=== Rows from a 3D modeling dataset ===

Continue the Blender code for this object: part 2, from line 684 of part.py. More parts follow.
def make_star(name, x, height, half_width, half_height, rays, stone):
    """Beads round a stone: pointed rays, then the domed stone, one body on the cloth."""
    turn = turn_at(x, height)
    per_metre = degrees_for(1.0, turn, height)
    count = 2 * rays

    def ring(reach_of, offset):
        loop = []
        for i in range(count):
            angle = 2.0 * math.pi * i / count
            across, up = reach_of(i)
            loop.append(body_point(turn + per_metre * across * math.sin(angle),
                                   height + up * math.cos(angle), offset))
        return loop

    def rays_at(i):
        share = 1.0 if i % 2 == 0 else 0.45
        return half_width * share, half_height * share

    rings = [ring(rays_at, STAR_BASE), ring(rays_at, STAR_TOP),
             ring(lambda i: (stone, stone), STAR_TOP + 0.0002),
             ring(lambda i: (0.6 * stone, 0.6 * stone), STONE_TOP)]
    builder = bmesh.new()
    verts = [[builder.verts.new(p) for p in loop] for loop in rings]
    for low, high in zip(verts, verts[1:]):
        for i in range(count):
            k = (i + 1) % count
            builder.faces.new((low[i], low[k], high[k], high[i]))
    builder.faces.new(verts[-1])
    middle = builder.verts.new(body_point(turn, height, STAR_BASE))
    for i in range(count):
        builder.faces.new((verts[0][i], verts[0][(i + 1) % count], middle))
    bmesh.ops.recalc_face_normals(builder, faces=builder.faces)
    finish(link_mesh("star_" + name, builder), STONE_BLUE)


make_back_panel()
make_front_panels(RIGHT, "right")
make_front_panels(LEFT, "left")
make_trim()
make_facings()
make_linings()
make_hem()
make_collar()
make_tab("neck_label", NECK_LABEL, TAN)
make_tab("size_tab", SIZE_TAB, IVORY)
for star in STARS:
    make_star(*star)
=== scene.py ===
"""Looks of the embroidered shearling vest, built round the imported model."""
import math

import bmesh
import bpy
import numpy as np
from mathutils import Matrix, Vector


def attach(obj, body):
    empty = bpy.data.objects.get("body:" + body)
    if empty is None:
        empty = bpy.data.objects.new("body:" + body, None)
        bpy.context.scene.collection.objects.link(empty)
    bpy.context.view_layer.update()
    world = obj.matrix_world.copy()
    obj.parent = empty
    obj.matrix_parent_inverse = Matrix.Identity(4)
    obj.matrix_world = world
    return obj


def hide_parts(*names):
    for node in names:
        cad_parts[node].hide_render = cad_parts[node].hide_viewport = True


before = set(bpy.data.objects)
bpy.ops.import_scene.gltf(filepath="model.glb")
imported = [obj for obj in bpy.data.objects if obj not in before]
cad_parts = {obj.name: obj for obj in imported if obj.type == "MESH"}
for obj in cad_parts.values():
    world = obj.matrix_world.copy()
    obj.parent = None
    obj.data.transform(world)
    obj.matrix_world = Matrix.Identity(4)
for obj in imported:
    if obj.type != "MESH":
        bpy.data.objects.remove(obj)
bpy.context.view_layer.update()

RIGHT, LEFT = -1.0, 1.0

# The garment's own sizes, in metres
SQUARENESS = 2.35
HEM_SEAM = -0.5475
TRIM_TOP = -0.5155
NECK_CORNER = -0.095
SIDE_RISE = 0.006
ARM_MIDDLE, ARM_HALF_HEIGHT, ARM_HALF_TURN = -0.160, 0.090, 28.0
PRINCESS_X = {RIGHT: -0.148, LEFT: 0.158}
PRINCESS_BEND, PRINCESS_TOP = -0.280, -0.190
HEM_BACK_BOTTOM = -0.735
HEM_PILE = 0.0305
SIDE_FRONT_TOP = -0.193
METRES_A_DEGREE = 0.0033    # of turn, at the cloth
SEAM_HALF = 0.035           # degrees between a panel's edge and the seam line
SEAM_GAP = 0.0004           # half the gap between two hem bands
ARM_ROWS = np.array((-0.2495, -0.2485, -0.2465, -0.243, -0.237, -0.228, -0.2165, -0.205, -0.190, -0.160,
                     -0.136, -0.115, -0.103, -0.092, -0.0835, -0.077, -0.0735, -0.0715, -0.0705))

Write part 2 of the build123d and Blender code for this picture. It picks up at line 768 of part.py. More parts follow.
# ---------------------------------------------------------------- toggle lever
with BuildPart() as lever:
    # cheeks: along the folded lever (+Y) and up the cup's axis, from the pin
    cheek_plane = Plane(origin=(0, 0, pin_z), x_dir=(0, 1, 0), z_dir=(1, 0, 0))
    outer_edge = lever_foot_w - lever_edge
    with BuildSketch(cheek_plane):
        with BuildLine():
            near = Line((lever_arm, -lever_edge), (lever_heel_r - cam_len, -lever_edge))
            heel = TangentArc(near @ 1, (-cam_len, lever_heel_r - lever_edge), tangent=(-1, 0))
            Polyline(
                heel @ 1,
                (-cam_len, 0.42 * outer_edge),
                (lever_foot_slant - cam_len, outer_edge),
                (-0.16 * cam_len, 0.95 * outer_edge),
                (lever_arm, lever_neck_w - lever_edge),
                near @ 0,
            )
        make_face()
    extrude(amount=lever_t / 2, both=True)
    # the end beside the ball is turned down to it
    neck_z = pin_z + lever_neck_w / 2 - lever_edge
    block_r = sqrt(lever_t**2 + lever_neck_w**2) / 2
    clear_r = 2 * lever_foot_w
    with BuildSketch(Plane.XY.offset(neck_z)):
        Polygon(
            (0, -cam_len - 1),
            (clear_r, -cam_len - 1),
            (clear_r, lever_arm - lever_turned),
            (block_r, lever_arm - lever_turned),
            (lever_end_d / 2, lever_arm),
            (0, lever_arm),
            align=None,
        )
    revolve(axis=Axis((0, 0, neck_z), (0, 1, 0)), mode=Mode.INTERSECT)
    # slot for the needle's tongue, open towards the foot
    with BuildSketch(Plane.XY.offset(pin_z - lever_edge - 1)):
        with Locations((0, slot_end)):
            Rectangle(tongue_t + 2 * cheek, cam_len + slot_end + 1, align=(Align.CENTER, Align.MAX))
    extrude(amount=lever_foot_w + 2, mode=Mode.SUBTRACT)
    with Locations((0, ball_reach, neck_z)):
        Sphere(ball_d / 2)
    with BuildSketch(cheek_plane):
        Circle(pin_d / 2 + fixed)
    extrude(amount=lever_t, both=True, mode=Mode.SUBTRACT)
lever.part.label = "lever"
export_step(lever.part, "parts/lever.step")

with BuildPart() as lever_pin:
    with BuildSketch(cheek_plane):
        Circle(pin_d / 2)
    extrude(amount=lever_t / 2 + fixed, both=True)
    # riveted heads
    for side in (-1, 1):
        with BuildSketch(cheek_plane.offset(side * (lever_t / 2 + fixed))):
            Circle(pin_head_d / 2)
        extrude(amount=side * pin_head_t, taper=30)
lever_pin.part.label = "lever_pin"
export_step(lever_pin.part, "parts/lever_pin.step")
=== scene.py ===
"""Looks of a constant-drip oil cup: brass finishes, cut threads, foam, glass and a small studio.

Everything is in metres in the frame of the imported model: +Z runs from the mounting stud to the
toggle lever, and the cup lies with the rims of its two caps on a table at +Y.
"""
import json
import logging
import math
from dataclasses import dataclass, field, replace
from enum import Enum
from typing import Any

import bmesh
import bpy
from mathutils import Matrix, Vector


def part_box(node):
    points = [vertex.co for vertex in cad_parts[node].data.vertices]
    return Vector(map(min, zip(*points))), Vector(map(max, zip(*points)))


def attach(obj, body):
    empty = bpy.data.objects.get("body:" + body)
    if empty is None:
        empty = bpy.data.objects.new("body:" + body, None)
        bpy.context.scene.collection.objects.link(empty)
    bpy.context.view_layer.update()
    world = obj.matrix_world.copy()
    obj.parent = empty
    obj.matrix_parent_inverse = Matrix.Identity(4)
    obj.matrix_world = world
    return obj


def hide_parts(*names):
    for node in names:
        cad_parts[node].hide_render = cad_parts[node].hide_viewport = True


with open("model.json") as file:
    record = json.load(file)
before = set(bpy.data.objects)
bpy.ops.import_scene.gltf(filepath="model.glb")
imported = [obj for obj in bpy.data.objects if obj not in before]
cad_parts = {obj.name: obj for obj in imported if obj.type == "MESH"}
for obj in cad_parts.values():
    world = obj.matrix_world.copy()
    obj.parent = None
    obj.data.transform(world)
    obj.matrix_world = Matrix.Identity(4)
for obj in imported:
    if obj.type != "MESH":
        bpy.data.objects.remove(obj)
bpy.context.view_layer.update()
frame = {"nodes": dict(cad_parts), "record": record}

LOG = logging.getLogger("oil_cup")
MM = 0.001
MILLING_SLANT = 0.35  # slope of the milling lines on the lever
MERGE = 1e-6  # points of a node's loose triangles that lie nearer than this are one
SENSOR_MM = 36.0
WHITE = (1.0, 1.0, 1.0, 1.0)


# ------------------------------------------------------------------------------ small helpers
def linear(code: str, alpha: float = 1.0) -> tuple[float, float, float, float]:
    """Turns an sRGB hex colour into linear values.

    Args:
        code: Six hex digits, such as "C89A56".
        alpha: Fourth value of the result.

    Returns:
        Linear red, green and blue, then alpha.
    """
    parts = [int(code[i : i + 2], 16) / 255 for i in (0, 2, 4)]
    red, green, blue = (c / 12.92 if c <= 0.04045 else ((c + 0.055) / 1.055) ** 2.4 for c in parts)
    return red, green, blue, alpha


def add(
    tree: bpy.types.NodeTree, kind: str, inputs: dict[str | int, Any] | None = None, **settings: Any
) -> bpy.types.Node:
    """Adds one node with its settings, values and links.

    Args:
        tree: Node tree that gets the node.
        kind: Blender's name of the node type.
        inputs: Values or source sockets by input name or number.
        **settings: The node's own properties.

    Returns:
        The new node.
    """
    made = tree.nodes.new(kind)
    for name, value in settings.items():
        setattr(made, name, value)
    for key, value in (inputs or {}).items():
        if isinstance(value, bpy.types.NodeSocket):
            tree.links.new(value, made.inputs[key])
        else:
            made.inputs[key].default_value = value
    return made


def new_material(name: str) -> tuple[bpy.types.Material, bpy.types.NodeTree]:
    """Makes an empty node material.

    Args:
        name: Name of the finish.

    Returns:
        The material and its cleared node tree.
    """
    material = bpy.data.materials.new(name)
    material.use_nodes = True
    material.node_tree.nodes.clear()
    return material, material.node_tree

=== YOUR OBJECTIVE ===
Say how many lines in the records above hold "points", and give no other text.

=== RESULT BELOW ===
3